» **Do this**
Find the lines that hold "pose". Report only how many there are.

» **Stored rows**
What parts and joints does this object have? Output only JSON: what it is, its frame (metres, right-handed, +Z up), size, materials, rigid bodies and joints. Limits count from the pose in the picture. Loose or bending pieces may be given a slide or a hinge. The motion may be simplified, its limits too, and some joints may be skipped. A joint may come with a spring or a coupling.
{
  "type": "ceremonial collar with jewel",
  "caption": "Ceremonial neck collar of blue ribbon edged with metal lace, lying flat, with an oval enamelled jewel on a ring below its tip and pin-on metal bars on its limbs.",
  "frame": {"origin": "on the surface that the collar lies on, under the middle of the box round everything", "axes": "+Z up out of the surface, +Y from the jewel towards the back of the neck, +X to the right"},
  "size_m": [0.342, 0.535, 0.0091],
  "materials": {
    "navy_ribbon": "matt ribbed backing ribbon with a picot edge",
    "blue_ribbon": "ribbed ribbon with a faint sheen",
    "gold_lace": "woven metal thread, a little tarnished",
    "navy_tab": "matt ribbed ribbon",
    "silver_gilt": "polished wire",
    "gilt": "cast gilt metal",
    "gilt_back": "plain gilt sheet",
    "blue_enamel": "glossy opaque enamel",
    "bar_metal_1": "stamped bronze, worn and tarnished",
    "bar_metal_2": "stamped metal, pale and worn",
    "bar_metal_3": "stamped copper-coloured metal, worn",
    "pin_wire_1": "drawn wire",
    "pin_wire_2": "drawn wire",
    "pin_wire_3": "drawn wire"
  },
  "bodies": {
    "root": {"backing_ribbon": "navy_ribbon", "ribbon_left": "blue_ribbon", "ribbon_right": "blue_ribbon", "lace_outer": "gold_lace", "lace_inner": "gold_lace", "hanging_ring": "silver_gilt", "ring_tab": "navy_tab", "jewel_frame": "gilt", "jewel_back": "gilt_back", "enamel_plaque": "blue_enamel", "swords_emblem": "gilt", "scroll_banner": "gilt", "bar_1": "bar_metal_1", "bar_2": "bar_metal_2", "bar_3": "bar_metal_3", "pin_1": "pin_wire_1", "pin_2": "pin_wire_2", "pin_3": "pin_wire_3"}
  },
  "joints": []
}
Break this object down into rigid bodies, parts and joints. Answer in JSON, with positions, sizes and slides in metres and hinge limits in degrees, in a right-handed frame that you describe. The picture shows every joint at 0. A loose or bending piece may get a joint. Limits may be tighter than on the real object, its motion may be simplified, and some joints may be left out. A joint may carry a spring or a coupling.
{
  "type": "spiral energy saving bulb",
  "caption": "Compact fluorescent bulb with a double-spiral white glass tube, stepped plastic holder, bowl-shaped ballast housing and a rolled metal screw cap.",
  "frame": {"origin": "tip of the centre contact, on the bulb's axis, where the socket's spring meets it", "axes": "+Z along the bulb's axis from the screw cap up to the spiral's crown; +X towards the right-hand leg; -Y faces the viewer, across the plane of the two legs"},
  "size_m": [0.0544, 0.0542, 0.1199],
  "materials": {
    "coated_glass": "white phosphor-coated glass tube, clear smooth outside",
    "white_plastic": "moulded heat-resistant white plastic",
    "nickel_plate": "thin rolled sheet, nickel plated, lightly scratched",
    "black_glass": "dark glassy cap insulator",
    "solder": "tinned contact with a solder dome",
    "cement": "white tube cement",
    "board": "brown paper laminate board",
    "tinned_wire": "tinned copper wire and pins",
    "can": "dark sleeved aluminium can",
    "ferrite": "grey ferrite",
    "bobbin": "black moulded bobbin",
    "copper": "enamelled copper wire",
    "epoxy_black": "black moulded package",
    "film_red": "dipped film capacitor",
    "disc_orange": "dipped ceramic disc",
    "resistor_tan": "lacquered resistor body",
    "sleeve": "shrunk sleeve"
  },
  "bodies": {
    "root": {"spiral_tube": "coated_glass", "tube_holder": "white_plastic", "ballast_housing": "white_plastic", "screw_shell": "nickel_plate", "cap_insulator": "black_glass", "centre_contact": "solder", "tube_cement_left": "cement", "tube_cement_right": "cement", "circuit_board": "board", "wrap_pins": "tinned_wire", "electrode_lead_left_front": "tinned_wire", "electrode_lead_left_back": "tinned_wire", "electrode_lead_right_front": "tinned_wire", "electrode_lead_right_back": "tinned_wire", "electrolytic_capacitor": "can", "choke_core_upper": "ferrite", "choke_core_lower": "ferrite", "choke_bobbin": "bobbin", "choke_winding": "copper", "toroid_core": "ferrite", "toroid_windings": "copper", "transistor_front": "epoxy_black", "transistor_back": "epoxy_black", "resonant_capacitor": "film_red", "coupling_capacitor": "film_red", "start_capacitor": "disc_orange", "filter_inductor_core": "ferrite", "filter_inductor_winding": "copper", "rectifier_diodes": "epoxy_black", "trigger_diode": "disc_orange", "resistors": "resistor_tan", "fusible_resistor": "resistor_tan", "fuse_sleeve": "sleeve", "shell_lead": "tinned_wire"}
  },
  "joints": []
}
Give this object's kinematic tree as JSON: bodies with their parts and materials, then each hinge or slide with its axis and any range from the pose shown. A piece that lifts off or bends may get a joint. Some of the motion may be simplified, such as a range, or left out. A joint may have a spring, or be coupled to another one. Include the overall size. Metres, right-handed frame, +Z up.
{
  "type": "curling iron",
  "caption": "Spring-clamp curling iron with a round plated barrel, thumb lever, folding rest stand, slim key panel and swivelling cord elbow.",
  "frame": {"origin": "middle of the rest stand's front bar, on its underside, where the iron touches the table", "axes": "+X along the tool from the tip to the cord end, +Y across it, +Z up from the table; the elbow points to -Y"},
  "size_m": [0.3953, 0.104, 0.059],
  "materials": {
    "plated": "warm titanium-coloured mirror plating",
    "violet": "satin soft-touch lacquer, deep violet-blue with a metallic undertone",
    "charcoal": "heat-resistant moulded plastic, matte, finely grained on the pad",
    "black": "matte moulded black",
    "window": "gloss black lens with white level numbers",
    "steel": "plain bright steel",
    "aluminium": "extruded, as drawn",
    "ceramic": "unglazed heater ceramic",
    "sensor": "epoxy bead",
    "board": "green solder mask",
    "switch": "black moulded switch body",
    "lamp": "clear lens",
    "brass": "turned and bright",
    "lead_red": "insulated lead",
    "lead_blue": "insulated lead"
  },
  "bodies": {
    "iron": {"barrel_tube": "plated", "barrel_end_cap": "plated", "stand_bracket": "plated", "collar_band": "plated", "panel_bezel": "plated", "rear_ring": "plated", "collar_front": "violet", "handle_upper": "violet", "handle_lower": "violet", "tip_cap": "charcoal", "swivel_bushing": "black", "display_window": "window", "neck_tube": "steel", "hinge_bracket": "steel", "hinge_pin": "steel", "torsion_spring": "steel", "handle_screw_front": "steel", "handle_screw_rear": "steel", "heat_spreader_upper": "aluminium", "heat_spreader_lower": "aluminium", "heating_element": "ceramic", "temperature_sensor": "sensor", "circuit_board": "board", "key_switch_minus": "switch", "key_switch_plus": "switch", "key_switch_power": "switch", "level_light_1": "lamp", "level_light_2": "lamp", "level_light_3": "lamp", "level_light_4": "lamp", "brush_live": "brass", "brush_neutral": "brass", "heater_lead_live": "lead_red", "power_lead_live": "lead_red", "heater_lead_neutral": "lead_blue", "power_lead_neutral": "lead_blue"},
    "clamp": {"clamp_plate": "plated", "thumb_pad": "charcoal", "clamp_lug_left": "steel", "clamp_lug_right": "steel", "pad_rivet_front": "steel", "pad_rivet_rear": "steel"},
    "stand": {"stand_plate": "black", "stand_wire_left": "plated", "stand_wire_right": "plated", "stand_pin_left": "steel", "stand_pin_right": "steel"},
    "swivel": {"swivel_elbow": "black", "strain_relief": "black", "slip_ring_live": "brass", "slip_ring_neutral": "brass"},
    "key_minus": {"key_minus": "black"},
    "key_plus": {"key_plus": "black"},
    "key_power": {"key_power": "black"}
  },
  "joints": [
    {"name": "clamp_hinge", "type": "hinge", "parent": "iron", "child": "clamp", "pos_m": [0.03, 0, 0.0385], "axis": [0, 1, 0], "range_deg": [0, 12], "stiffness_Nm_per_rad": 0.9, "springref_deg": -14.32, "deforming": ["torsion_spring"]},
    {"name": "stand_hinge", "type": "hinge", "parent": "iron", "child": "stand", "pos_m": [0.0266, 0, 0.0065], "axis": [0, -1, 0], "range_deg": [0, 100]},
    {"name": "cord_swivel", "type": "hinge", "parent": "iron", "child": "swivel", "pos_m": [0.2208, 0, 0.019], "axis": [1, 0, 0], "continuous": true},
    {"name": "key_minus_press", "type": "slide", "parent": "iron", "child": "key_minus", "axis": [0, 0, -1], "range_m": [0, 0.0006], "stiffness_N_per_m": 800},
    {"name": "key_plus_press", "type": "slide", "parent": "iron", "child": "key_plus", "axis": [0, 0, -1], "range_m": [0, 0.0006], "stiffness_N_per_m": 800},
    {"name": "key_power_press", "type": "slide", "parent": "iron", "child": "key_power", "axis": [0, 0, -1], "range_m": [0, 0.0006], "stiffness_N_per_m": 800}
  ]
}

» **Result below**
2